How do you make money without picking tops and bottoms?

I am glad you asked…

Successful trading is similar to a successful business. You see, every successful business has a business plan so do successful traders. The astute reader knows that, successful traders have a systematic way they approach the market.

The definition of a trading system is a trader\’s business plan; it defines your approach to trading

1. A properly constructed trading system will leave no room for human judgment
2. It will define your actions given any circumstances that may arise.
3. It is a distinct set of rules
4. Which instructs the trader what to do and when to do it.

The importance of this trading plan cannot be understated.
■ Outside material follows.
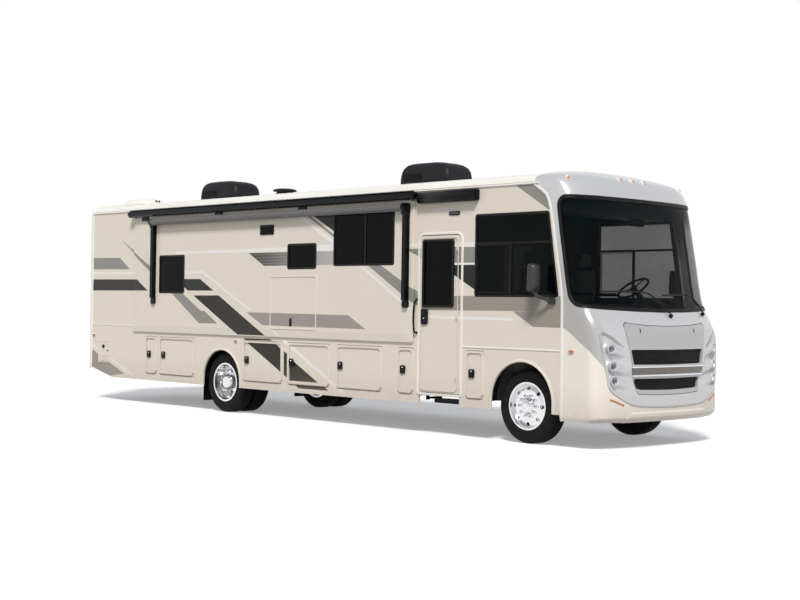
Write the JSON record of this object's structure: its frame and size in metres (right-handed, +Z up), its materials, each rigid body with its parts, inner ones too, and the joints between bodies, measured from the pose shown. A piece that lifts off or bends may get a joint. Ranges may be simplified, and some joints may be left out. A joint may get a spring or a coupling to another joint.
{
  "type": "motorhome",
  "caption": "Class A motorhome: boxy coach body on a ladder chassis with dual rear wheels, entry door, slide-out room, hood and hinged baggage doors.",
  "frame": {"origin": "on the ground under the middle of the coach's overall length and width", "axes": "+X forward, +Y to the driver's (left) side, +Z up"},
  "size_m": [11.4, 3.12, 3.75],
  "materials": {
    "coach_paint": "gloss",
    "nose_paint": "metallic gloss",
    "roof_skin": "satin",
    "dark_glass": "tinted",
    "windshield_glass": "clear",
    "chassis_steel": "satin",
    "axle_iron": "rough",
    "wheel_alloy": "polished",
    "tyre_rubber": "matte",
    "black_plastic": "grained",
    "lamp_lens": "clear",
    "bay_lining": "satin",
    "floor_board": "sealed",
    "cab_trim": "grained",
    "seat_leather": "soft",
    "awning_metal": "anodised",
    "grille_metal": "dark"
  },
  "bodies": {
    "coach": {"frame_rails": "chassis_steel", "cross_members": "chassis_steel", "drive_train": "axle_iron", "fuel_tank": "black_plastic", "front_axle": "axle_iron", "rear_axle": "axle_iron", "leaf_springs": "chassis_steel", "skirt_rails": "coach_paint", "skirt_posts": "coach_paint", "wheel_arches": "coach_paint", "baggage_bays": "bay_lining", "floor": "floor_board", "step_well": "black_plastic", "wall_right": "coach_paint", "wall_left": "coach_paint", "side_glass": "dark_glass", "roof": "roof_skin", "rear_wall": "coach_paint", "front_cap": "nose_paint", "windshield": "windshield_glass", "front_bumper": "nose_paint", "lamps": "lamp_lens", "door_awning": "black_plastic", "cab_joinery": "cab_trim", "cab_seats": "seat_leather", "roof_units": "black_plastic", "mirrors": "black_plastic", "hitch_receiver": "chassis_steel"},
    "slide_room": {"slide_wall": "coach_paint", "slide_glass": "dark_glass", "slide_box": "coach_paint", "slide_awnings": "awning_metal"},
    "entry_door": {"entry_door": "coach_paint", "entry_glass": "dark_glass"},
    "hood": {"hood": "nose_paint", "grille": "grille_metal"},
    "knuckle_right": {"knuckle_right": "axle_iron"},
    "knuckle_left": {"knuckle_left": "axle_iron"},
    "front_wheel_right": {"front_wheel_right": "wheel_alloy", "front_tyre_right": "tyre_rubber"},
    "front_wheel_left": {"front_wheel_left": "wheel_alloy", "front_tyre_left": "tyre_rubber"},
    "rear_wheel_right": {"rear_wheels_right": "wheel_alloy", "rear_tyres_right": "tyre_rubber"},
    "rear_wheel_left": {"rear_wheels_left": "wheel_alloy", "rear_tyres_left": "tyre_rubber"},
    "step_arms": {"step_arms": "chassis_steel"},
    "step_tread": {"step_tread": "black_plastic"},
    "steering_wheel": {"steering_wheel": "cab_trim"},
    "bay_door_right_1": {"bay_door_right_1": "coach_paint"},
    "bay_door_right_2": {"bay_door_right_2": "coach_paint"},
    "bay_door_right_3": {"bay_door_right_3": "coach_paint"},
    "bay_door_right_4": {"bay_door_right_4": "coach_paint"},
    "bay_door_right_5": {"bay_door_right_5": "coach_paint"},
    "bay_door_right_6": {"bay_door_right_6": "coach_paint"},
    "bay_door_right_7": {"bay_door_right_7": "coach_paint"},
    "bay_door_left_1": {"bay_door_left_1": "coach_paint"},
    "bay_door_left_2": {"bay_door_left_2": "coach_paint"},
    "bay_door_left_3": {"bay_door_left_3": "coach_paint"}
  },
  "joints": [
    {"name": "steer_right", "type": "hinge", "parent": "coach", "child": "knuckle_right", "pos_m": [4.35, -0.86, 0.465], "axis": [0, 0, 1], "range_deg": [-35, 35]},
    {"name": "steer_left", "type": "hinge", "parent": "coach", "child": "knuckle_left", "pos_m": [4.35, 0.86, 0.465], "axis": [0, 0, 1], "range_deg": [-35, 35]},
    {"name": "front_spin_right", "type": "hinge", "parent": "knuckle_right", "child": "front_wheel_right", "pos_m": [4.35, -1.04, 0.465], "axis": [0, 1, 0], "continuous": true},
    {"name": "front_spin_left", "type": "hinge", "parent": "knuckle_left", "child": "front_wheel_left", "pos_m": [4.35, 1.04, 0.465], "axis": [0, 1, 0], "continuous": true},
    {"name": "rear_spin_right", "type": "hinge", "parent": "coach", "child": "rear_wheel_right", "pos_m": [-1.8, -0.93, 0.465], "axis": [0, 1, 0], "continuous": true},
    {"name": "rear_spin_left", "type": "hinge", "parent": "coach", "child": "rear_wheel_left", "pos_m": [-1.8, 0.93, 0.465], "axis": [0, 1, 0], "continuous": true},
    {"name": "entry_door_hinge", "type": "hinge", "parent": "coach", "child": "entry_door", "pos_m": [3.304, -1.2823, 1.584], "axis": [0, 0, 1], "range_deg": [0, 95]},
    {"name": "bay_door_right_1_hinge", "type": "hinge", "parent": "coach", "child": "bay_door_right_1", "pos_m": [-3.556, -1.2823, 0.82], "axis": [0, 0, 1], "range_deg": [0, 90]},
    {"name": "bay_door_right_2_hinge", "type": "hinge", "parent": "coach", "child": "bay_door_right_2", "pos_m": [-2.521, -1.2823, 0.82], "axis": [0, 0, 1], "range_deg": [0, 90]},
    {"name": "bay_door_right_3_hinge", "type": "hinge", "parent": "coach", "child": "bay_door_right_3", "pos_m": [-0.301, -1.2823, 0.82], "axis": [0, 0, 1], "range_deg": [0, 90]},
    {"name": "bay_door_right_4_hinge", "type": "hinge", "parent": "coach", "child": "bay_door_right_4", "pos_m": [0.754, -1.2823, 0.82], "axis": [0, 0, 1], "range_deg": [0, 90]},
    {"name": "bay_door_right_5_hinge", "type": "hinge", "parent": "coach", "child": "bay_door_right_5", "pos_m": [1.839, -1.2823, 0.82], "axis": [0, 0, 1], "range_deg": [0, 90]},
    {"name": "bay_door_right_6_hinge", "type": "hinge", "parent": "coach", "child": "bay_door_right_6", "pos_m": [2.454, -1.2823, 0.82], "axis": [0, 0, 1], "range_deg": [0, 90]},
    {"name": "bay_door_right_7_hinge", "type": "hinge", "parent": "coach", "child": "bay_door_right_7", "pos_m": [3.724, -1.2823, 0.82], "axis": [0, 0, 1], "range_deg": [0, 90]},
    {"name": "bay_door_left_1_hinge", "type": "hinge", "parent": "coach", "child": "bay_door_left_1", "pos_m": [-2.521, 1.2823, 0.82], "axis": [0, 0, -1], "range_deg": [0, 90]},
    {"name": "bay_door_left_2_hinge", "type": "hinge", "parent": "coach", "child": "bay_door_left_2", "pos_m": [-0.301, 1.2823, 0.82], "axis": [0, 0, -1], "range_deg": [0, 90]},
    {"name": "bay_door_left_3_hinge", "type": "hinge", "parent": "coach", "child": "bay_door_left_3", "pos_m": [1.839, 1.2823, 0.82], "axis": [0, 0, -1], "range_deg": [0, 90]},
    {"name": "hood_hinge", "type": "hinge", "parent": "coach", "child": "hood", "pos_m": [5.59672, 0, 1.53], "axis": [0, -1, 0], "range_deg": [0, 75]},
    {"name": "slide_out", "type": "slide", "parent": "coach", "child": "slide_room", "axis": [0, -1, 0], "range_m": [0, 0.6]},
    {"name": "step_swing", "type": "hinge", "parent": "coach", "child": "step_arms", "pos_m": [2.93, -1.17, 0.473], "axis": [-1, 0, 0], "range_deg": [0, 150]},
    {"name": "step_level", "type": "hinge", "parent": "step_arms", "child": "step_tread", "pos_m": [2.93, -0.94, 0.473], "axis": [-1, 0, 0], "range_deg": [-150, 0]},
    {"name": "steering_wheel_turn", "type": "hinge", "parent": "coach", "child": "steering_wheel", "pos_m": [4.68, 0.54, 1.96], "axis": [-0.5736, 0, 0.8192], "range_deg": [-350, 350]}
  ],
  "couplings": [
    {"joint": "steer_right", "follows": "steer_left", "ratio": 1},
    {"joint": "step_level", "follows": "step_swing", "ratio": -1},
    {"joint": "steering_wheel_turn", "follows": "steer_left", "ratio": 10}
  ]
}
Without a consistent set of guiding principles to govern your trading decisions, most traders will hop from one trade to the next, guided by emotion or hysteria.

I firmly believe that not having a plan, you are doomed to fail.

Trading systems themselves will come in many varieties, although they all take the guesswork out of trading. A trading system will determine for you when to buy or sell. System trading has proven itself consistently to be the most effective long-term trading technique.

In fact, you may have even heard the story about one of the most famous system traders of all time, Richard Dennis. It just so happened, in mid 1983, Dennis was having an ongoing dispute with his long time friend Bill Eckhardt about whether great traders were born or made. Dennis believed that trading could be broken down into a set of rules that others could learn. On the other hand, Eckhardt believed trading had more to do with innate instincts, and this skill comes naturally.

In order to settle the matter, Richard suggested that they recruit and train some traders and give them actual accounts to trade to see which one of them was correct. He named his prot?g?s after visiting turtle farms in Singapore; he decided to grow traders similar to the way farmers cultivated turtles, hence the name: Turtles.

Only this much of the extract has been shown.